---------- DATA SHOWN ----------

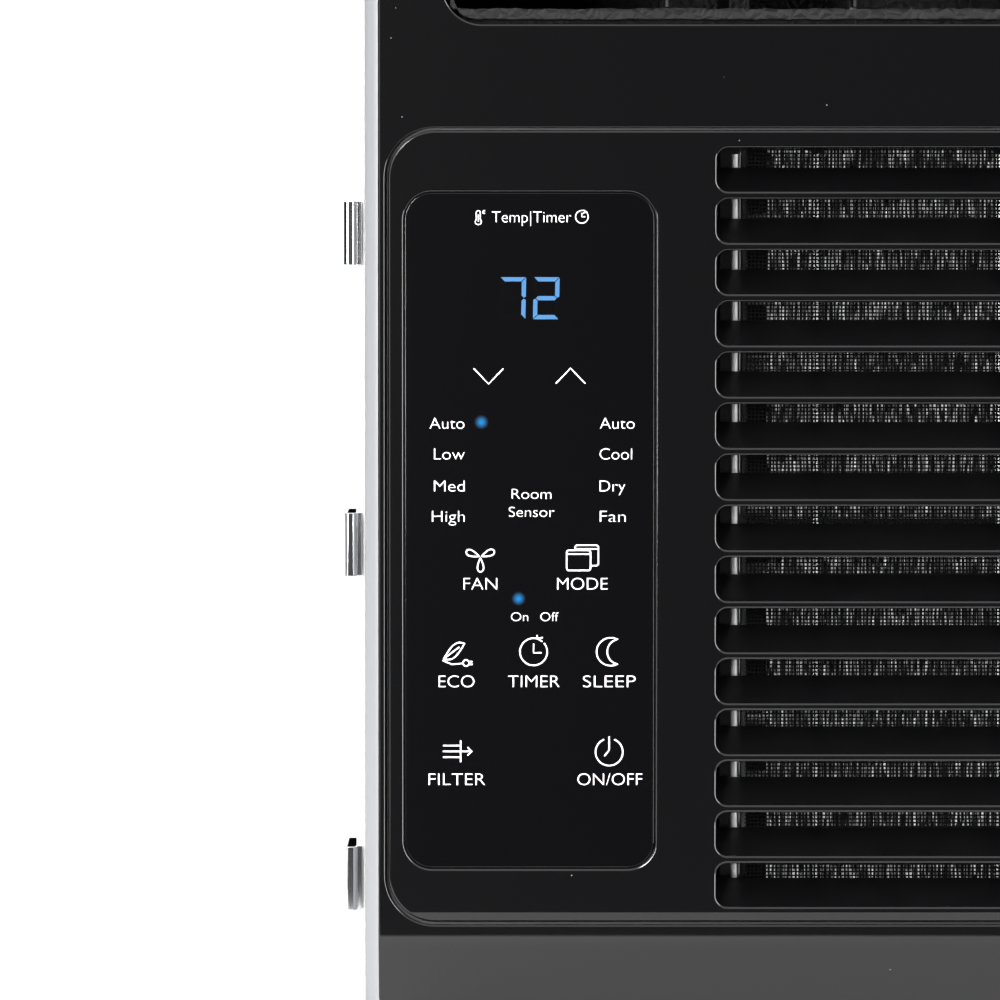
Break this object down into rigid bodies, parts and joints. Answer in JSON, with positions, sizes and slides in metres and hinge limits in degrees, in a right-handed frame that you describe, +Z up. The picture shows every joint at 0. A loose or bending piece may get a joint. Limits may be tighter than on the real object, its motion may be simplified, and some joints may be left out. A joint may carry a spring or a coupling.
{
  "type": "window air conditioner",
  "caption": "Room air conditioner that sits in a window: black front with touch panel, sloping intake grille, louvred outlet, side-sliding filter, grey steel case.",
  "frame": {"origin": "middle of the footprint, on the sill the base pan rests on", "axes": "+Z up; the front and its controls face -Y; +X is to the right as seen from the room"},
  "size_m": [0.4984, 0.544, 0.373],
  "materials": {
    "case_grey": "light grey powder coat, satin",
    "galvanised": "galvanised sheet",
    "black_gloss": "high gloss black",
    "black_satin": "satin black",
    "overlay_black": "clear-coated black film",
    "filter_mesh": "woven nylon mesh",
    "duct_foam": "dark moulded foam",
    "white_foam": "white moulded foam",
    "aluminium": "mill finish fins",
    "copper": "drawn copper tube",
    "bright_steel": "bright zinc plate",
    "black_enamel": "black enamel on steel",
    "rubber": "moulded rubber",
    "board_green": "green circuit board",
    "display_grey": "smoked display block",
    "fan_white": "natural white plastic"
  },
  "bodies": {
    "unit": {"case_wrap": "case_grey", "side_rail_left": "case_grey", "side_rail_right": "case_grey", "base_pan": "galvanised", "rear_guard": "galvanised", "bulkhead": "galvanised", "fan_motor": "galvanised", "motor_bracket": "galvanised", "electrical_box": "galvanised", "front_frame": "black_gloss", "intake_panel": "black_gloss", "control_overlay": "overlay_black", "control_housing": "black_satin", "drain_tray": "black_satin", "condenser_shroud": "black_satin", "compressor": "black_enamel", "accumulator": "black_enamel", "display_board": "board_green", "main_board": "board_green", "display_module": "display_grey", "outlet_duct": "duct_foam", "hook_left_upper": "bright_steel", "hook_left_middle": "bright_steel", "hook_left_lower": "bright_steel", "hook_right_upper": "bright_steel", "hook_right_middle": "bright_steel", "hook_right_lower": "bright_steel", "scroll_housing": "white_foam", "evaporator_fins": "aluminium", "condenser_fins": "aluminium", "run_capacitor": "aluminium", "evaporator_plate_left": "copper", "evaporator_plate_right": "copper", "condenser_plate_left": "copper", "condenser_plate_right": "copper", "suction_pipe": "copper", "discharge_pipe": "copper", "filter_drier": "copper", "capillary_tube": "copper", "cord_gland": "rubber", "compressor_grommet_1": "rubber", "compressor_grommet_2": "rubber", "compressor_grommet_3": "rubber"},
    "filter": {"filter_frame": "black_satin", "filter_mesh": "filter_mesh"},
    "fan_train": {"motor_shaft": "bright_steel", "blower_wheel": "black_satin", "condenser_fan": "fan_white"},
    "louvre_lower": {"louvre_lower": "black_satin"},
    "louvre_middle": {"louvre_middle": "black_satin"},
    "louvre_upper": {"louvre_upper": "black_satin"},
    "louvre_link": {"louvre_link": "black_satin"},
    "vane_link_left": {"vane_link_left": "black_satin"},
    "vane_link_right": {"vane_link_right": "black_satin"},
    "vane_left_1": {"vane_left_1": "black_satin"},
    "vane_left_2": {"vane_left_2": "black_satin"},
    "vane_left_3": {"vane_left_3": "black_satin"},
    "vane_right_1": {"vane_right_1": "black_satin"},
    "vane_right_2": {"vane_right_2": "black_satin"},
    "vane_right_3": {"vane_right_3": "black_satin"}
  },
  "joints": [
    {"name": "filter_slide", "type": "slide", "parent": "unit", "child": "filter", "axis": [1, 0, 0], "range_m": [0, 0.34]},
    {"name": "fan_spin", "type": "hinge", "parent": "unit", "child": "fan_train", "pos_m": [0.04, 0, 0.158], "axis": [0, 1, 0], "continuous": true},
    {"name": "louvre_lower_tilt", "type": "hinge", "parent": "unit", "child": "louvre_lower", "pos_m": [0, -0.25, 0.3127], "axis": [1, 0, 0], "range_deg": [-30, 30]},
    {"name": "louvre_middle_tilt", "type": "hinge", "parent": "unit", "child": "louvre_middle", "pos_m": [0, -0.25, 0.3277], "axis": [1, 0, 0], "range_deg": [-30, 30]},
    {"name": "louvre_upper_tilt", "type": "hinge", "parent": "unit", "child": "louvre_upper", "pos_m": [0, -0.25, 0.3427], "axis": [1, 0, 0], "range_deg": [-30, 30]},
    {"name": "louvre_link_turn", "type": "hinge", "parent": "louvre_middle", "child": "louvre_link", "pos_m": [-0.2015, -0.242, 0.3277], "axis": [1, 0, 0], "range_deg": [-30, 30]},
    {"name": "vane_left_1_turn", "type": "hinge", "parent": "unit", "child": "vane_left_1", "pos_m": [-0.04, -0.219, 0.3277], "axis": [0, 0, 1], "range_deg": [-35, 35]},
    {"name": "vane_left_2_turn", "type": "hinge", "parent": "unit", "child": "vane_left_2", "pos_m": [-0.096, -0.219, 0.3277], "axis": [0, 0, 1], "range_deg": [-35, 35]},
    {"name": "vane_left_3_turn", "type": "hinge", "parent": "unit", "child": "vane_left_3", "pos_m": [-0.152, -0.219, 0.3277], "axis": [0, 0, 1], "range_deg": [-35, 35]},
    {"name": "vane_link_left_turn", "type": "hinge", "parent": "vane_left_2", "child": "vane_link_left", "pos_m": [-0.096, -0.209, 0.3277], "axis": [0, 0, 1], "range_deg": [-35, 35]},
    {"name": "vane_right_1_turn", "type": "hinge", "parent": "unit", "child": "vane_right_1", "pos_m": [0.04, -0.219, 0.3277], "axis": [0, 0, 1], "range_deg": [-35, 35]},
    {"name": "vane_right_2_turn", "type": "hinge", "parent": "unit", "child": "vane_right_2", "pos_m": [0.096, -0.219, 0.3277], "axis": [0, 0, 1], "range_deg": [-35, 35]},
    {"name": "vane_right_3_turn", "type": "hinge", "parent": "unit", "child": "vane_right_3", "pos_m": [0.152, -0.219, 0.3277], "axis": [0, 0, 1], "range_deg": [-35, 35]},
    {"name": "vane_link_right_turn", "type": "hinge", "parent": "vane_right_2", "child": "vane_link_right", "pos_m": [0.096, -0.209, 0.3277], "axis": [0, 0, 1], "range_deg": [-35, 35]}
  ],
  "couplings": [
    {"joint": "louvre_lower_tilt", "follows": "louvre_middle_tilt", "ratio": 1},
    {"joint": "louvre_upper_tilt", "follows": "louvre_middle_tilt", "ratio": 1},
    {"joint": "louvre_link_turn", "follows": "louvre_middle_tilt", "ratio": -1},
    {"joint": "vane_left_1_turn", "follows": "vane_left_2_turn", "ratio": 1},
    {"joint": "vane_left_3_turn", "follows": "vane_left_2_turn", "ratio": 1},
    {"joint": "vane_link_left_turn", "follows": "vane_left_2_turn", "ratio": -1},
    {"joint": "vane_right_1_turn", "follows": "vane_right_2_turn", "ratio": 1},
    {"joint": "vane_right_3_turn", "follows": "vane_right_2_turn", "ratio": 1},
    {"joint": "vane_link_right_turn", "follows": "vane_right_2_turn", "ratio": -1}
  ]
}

----------

▸ **PROBLEM STATEMENT**: All of the lines above must be returned exactly.

▸ **EXERCISE OUTPUT**:
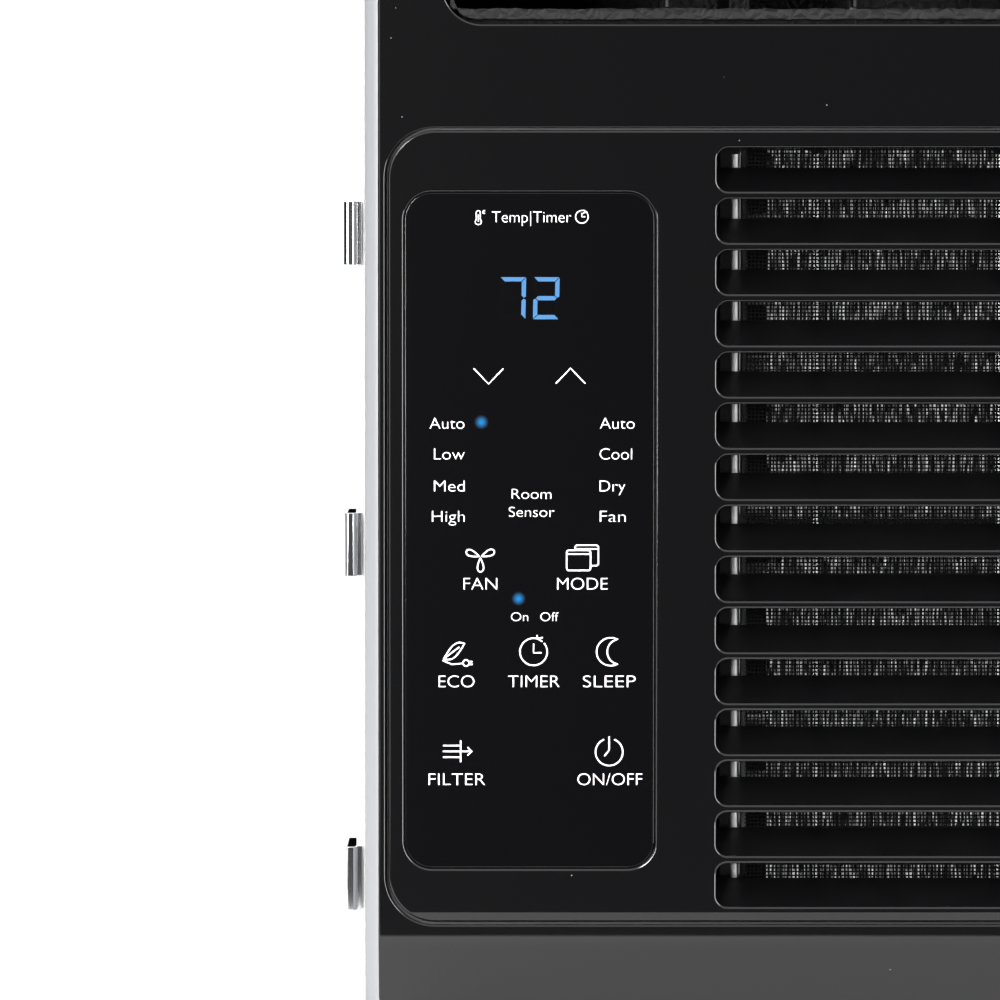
Break this object down into rigid bodies, parts and joints. Answer in JSON, with positions, sizes and slides in metres and hinge limits in degrees, in a right-handed frame that you describe, +Z up. The picture shows every joint at 0. A loose or bending piece may get a joint. Limits may be tighter than on the real object, its motion may be simplified, and some joints may be left out. A joint may carry a spring or a coupling.
{
  "type": "window air conditioner",
  "caption": "Room air conditioner that sits in a window: black front with touch panel, sloping intake grille, louvred outlet, side-sliding filter, grey steel case.",
  "frame": {"origin": "middle of the footprint, on the sill the base pan rests on", "axes": "+Z up; the front and its controls face -Y; +X is to the right as seen from the room"},
  "size_m": [0.4984, 0.544, 0.373],
  "materials": {
    "case_grey": "light grey powder coat, satin",
    "galvanised": "galvanised sheet",
    "black_gloss": "high gloss black",
    "black_satin": "satin black",
    "overlay_black": "clear-coated black film",
    "filter_mesh": "woven nylon mesh",
    "duct_foam": "dark moulded foam",
    "white_foam": "white moulded foam",
    "aluminium": "mill finish fins",
    "copper": "drawn copper tube",
    "bright_steel": "bright zinc plate",
    "black_enamel": "black enamel on steel",
    "rubber": "moulded rubber",
    "board_green": "green circuit board",
    "display_grey": "smoked display block",
    "fan_white": "natural white plastic"
  },
  "bodies": {
    "unit": {"case_wrap": "case_grey", "side_rail_left": "case_grey", "side_rail_right": "case_grey", "base_pan": "galvanised", "rear_guard": "galvanised", "bulkhead": "galvanised", "fan_motor": "galvanised", "motor_bracket": "galvanised", "electrical_box": "galvanised", "front_frame": "black_gloss", "intake_panel": "black_gloss", "control_overlay": "overlay_black", "control_housing": "black_satin", "drain_tray": "black_satin", "condenser_shroud": "black_satin", "compressor": "black_enamel", "accumulator": "black_enamel", "display_board": "board_green", "main_board": "board_green", "display_module": "display_grey", "outlet_duct": "duct_foam", "hook_left_upper": "bright_steel", "hook_left_middle": "bright_steel", "hook_left_lower": "bright_steel", "hook_right_upper": "bright_steel", "hook_right_middle": "bright_steel", "hook_right_lower": "bright_steel", "scroll_housing": "white_foam", "evaporator_fins": "aluminium", "condenser_fins": "aluminium", "run_capacitor": "aluminium", "evaporator_plate_left": "copper", "evaporator_plate_right": "copper", "condenser_plate_left": "copper", "condenser_plate_right": "copper", "suction_pipe": "copper", "discharge_pipe": "copper", "filter_drier": "copper", "capillary_tube": "copper", "cord_gland": "rubber", "compressor_grommet_1": "rubber", "compressor_grommet_2": "rubber", "compressor_grommet_3": "rubber"},
    "filter": {"filter_frame": "black_satin", "filter_mesh": "filter_mesh"},
    "fan_train": {"motor_shaft": "bright_steel", "blower_wheel": "black_satin", "condenser_fan": "fan_white"},
    "louvre_lower": {"louvre_lower": "black_satin"},
    "louvre_middle": {"louvre_middle": "black_satin"},
    "louvre_upper": {"louvre_upper": "black_satin"},
    "louvre_link": {"louvre_link": "black_satin"},
    "vane_link_left": {"vane_link_left": "black_satin"},
    "vane_link_right": {"vane_link_right": "black_satin"},
    "vane_left_1": {"vane_left_1": "black_satin"},
    "vane_left_2": {"vane_left_2": "black_satin"},
    "vane_left_3": {"vane_left_3": "black_satin"},
    "vane_right_1": {"vane_right_1": "black_satin"},
    "vane_right_2": {"vane_right_2": "black_satin"},
    "vane_right_3": {"vane_right_3": "black_satin"}
  },
  "joints": [
    {"name": "filter_slide", "type": "slide", "parent": "unit", "child": "filter", "axis": [1, 0, 0], "range_m": [0, 0.34]},
    {"name": "fan_spin", "type": "hinge", "parent": "unit", "child": "fan_train", "pos_m": [0.04, 0, 0.158], "axis": [0, 1, 0], "continuous": true},
    {"name": "louvre_lower_tilt", "type": "hinge", "parent": "unit", "child": "louvre_lower", "pos_m": [0, -0.25, 0.3127], "axis": [1, 0, 0], "range_deg": [-30, 30]},
    {"name": "louvre_middle_tilt", "type": "hinge", "parent": "unit", "child": "louvre_middle", "pos_m": [0, -0.25, 0.3277], "axis": [1, 0, 0], "range_deg": [-30, 30]},
    {"name": "louvre_upper_tilt", "type": "hinge", "parent": "unit", "child": "louvre_upper", "pos_m": [0, -0.25, 0.3427], "axis": [1, 0, 0], "range_deg": [-30, 30]},
    {"name": "louvre_link_turn", "type": "hinge", "parent": "louvre_middle", "child": "louvre_link", "pos_m": [-0.2015, -0.242, 0.3277], "axis": [1, 0, 0], "range_deg": [-30, 30]},
    {"name": "vane_left_1_turn", "type": "hinge", "parent": "unit", "child": "vane_left_1", "pos_m": [-0.04, -0.219, 0.3277], "axis": [0, 0, 1], "range_deg": [-35, 35]},
    {"name": "vane_left_2_turn", "type": "hinge", "parent": "unit", "child": "vane_left_2", "pos_m": [-0.096, -0.219, 0.3277], "axis": [0, 0, 1], "range_deg": [-35, 35]},
    {"name": "vane_left_3_turn", "type": "hinge", "parent": "unit", "child": "vane_left_3", "pos_m": [-0.152, -0.219, 0.3277], "axis": [0, 0, 1], "range_deg": [-35, 35]},
    {"name": "vane_link_left_turn", "type": "hinge", "parent": "vane_left_2", "child": "vane_link_left", "pos_m": [-0.096, -0.209, 0.3277], "axis": [0, 0, 1], "range_deg": [-35, 35]},
    {"name": "vane_right_1_turn", "type": "hinge", "parent": "unit", "child": "vane_right_1", "pos_m": [0.04, -0.219, 0.3277], "axis": [0, 0, 1], "range_deg": [-35, 35]},
    {"name": "vane_right_2_turn", "type": "hinge", "parent": "unit", "child": "vane_right_2", "pos_m": [0.096, -0.219, 0.3277], "axis": [0, 0, 1], "range_deg": [-35, 35]},
    {"name": "vane_right_3_turn", "type": "hinge", "parent": "unit", "child": "vane_right_3", "pos_m": [0.152, -0.219, 0.3277], "axis": [0, 0, 1], "range_deg": [-35, 35]},
    {"name": "vane_link_right_turn", "type": "hinge", "parent": "vane_right_2", "child": "vane_link_right", "pos_m": [0.096, -0.209, 0.3277], "axis": [0, 0, 1], "range_deg": [-35, 35]}
  ],
  "couplings": [
    {"joint": "louvre_lower_tilt", "follows": "louvre_middle_tilt", "ratio": 1},
    {"joint": "louvre_upper_tilt", "follows": "louvre_middle_tilt", "ratio": 1},
    {"joint": "louvre_link_turn", "follows": "louvre_middle_tilt", "ratio": -1},
    {"joint": "vane_left_1_turn", "follows": "vane_left_2_turn", "ratio": 1},
    {"joint": "vane_left_3_turn", "follows": "vane_left_2_turn", "ratio": 1},
    {"joint": "vane_link_left_turn", "follows": "vane_left_2_turn", "ratio": -1},
    {"joint": "vane_right_1_turn", "follows": "vane_right_2_turn", "ratio": 1},
    {"joint": "vane_right_3_turn", "follows": "vane_right_2_turn", "ratio": 1},
    {"joint": "vane_link_right_turn", "follows": "vane_right_2_turn", "ratio": -1}
  ]
}